======== TASK INPUT ========

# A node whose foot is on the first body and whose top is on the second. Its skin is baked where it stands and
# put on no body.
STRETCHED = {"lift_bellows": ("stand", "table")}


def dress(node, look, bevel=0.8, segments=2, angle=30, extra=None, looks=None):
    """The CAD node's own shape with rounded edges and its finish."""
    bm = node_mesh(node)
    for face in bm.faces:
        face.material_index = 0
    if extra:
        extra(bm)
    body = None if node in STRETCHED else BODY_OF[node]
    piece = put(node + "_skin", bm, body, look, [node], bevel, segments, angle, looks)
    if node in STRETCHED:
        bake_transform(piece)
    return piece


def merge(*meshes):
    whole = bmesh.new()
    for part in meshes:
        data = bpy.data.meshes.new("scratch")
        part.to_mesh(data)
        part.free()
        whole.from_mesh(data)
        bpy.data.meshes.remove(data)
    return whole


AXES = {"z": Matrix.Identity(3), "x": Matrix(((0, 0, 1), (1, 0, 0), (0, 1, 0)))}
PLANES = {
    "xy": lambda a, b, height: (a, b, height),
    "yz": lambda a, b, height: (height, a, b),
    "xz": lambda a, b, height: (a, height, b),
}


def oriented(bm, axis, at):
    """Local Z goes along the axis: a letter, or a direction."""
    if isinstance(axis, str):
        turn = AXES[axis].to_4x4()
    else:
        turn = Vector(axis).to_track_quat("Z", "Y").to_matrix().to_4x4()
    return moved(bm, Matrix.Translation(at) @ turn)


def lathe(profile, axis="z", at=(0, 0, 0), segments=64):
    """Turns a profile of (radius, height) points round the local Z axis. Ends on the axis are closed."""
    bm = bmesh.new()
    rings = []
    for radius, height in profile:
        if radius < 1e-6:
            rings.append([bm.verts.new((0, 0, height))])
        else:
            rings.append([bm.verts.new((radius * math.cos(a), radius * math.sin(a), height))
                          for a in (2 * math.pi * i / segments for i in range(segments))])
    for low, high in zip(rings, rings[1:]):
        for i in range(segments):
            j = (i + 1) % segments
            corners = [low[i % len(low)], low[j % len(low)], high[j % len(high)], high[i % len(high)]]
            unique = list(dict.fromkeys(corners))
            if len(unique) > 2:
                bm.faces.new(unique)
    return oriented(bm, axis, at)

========
======== TASK INPUT ========

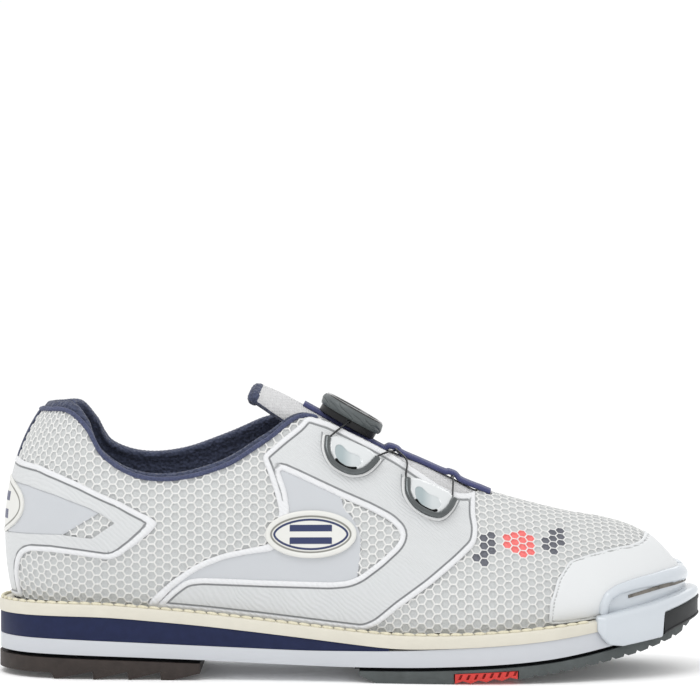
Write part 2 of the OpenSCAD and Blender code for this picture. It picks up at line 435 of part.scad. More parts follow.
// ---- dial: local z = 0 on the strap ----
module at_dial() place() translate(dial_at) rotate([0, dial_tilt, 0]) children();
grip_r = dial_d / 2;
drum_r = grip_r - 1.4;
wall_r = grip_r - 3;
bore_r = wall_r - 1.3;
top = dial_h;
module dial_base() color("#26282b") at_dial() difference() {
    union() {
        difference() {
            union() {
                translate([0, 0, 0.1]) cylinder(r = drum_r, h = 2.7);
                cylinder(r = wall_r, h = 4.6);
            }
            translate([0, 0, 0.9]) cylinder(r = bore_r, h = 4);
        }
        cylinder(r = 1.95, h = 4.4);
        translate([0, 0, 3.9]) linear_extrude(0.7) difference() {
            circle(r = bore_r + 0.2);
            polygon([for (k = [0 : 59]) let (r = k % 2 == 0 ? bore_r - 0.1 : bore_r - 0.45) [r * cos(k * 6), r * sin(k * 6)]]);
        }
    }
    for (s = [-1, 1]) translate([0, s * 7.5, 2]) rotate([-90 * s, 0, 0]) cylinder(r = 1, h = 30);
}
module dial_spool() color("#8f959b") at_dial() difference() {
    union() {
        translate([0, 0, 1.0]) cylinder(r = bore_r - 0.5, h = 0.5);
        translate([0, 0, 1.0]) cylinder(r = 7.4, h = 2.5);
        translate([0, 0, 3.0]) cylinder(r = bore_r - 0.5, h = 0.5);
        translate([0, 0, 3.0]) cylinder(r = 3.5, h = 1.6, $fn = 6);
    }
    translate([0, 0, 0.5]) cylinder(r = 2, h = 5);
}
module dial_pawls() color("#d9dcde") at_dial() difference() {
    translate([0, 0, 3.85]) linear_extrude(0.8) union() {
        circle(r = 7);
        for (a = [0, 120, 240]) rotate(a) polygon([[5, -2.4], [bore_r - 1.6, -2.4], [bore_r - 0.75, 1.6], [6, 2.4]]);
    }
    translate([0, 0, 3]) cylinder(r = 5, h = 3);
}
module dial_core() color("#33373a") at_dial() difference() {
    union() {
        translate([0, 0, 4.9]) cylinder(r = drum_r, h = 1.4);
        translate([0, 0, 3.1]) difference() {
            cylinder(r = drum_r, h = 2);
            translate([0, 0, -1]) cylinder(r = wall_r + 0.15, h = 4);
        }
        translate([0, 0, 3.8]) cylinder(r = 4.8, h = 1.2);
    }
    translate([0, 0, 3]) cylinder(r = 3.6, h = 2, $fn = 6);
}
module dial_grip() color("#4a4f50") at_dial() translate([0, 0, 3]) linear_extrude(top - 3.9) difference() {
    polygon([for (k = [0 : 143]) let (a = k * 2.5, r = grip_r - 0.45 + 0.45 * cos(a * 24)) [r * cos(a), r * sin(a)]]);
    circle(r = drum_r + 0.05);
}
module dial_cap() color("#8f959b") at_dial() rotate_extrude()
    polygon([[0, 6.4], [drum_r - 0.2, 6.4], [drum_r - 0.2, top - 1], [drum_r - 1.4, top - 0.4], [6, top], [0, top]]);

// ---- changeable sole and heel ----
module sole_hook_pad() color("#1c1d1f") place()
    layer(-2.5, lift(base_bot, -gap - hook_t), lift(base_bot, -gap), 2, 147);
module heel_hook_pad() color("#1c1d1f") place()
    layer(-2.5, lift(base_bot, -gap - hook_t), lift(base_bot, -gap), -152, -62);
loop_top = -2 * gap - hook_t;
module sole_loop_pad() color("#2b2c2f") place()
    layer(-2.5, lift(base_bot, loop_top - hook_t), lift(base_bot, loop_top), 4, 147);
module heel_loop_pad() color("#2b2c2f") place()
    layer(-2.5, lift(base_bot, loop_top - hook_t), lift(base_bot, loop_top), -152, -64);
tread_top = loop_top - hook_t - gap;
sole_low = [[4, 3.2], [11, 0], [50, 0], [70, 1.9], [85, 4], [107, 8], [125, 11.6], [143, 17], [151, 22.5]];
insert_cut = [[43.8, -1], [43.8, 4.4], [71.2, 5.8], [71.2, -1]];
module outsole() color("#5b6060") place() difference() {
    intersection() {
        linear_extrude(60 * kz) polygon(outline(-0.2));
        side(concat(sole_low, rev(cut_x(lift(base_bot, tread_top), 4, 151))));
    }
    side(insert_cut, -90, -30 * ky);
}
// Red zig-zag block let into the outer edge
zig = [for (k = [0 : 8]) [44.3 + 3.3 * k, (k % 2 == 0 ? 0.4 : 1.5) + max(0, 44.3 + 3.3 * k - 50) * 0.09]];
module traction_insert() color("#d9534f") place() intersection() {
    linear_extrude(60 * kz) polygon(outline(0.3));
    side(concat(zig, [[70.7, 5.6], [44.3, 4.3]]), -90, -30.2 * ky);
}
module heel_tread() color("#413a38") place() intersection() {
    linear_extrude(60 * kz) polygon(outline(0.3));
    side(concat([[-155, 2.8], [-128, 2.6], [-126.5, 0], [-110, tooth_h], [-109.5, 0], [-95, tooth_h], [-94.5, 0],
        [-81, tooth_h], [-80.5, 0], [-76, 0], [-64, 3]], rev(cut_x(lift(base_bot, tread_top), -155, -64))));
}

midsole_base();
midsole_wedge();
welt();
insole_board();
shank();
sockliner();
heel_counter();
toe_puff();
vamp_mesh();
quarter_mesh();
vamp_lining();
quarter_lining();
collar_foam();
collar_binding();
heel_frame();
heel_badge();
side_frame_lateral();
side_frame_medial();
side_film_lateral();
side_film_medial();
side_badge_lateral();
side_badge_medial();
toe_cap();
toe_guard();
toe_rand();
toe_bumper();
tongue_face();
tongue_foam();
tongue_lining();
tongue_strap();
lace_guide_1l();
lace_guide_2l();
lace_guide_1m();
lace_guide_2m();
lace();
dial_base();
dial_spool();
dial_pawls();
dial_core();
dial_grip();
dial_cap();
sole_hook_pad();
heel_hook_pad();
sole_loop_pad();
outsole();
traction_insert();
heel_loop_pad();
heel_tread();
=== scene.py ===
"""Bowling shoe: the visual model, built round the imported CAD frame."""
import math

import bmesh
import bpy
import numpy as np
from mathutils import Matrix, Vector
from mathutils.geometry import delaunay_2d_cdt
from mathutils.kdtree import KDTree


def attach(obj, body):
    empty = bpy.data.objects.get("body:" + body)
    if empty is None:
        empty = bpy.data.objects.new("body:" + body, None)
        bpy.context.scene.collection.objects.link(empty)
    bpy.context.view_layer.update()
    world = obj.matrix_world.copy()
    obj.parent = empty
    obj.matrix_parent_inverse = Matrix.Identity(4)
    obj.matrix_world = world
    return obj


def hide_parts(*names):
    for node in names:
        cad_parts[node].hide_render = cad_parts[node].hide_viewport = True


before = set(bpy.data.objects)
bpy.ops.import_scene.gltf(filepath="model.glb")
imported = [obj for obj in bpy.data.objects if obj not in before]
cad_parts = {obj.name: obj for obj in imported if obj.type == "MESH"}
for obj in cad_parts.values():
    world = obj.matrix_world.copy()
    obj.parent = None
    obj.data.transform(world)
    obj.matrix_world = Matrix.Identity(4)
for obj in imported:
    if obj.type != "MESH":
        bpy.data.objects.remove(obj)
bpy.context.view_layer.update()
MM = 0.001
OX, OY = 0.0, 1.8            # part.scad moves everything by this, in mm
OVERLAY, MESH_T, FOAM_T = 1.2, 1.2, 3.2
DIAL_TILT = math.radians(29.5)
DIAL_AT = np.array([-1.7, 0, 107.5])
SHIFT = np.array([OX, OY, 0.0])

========

_EXERCISE_
Using the entries shown above, reproduce verbatim the lines from the line bearing "midsole_base();" to the line bearing "bpy.data.objects.remove(obj)", inclusive.

_EXERCISE RESPONSE_
midsole_base();
midsole_wedge();
welt();
insole_board();
shank();
sockliner();
heel_counter();
toe_puff();
vamp_mesh();
quarter_mesh();
vamp_lining();
quarter_lining();
collar_foam();
collar_binding();
heel_frame();
heel_badge();
side_frame_lateral();
side_frame_medial();
side_film_lateral();
side_film_medial();
side_badge_lateral();
side_badge_medial();
toe_cap();
toe_guard();
toe_rand();
toe_bumper();
tongue_face();
tongue_foam();
tongue_lining();
tongue_strap();
lace_guide_1l();
lace_guide_2l();
lace_guide_1m();
lace_guide_2m();
lace();
dial_base();
dial_spool();
dial_pawls();
dial_core();
dial_grip();
dial_cap();
sole_hook_pad();
heel_hook_pad();
sole_loop_pad();
outsole();
traction_insert();
heel_loop_pad();
heel_tread();
=== scene.py ===
"""Bowling shoe: the visual model, built round the imported CAD frame."""
import math

import bmesh
import bpy
import numpy as np
from mathutils import Matrix, Vector
from mathutils.geometry import delaunay_2d_cdt
from mathutils.kdtree import KDTree


def attach(obj, body):
    empty = bpy.data.objects.get("body:" + body)
    if empty is None:
        empty = bpy.data.objects.new("body:" + body, None)
        bpy.context.scene.collection.objects.link(empty)
    bpy.context.view_layer.update()
    world = obj.matrix_world.copy()
    obj.parent = empty
    obj.matrix_parent_inverse = Matrix.Identity(4)
    obj.matrix_world = world
    return obj


def hide_parts(*names):
    for node in names:
        cad_parts[node].hide_render = cad_parts[node].hide_viewport = True


before = set(bpy.data.objects)
bpy.ops.import_scene.gltf(filepath="model.glb")
imported = [obj for obj in bpy.data.objects if obj not in before]
cad_parts = {obj.name: obj for obj in imported if obj.type == "MESH"}
for obj in cad_parts.values():
    world = obj.matrix_world.copy()
    obj.parent = None
    obj.data.transform(world)
    obj.matrix_world = Matrix.Identity(4)
for obj in imported:
    if obj.type != "MESH":
        bpy.data.objects.remove(obj)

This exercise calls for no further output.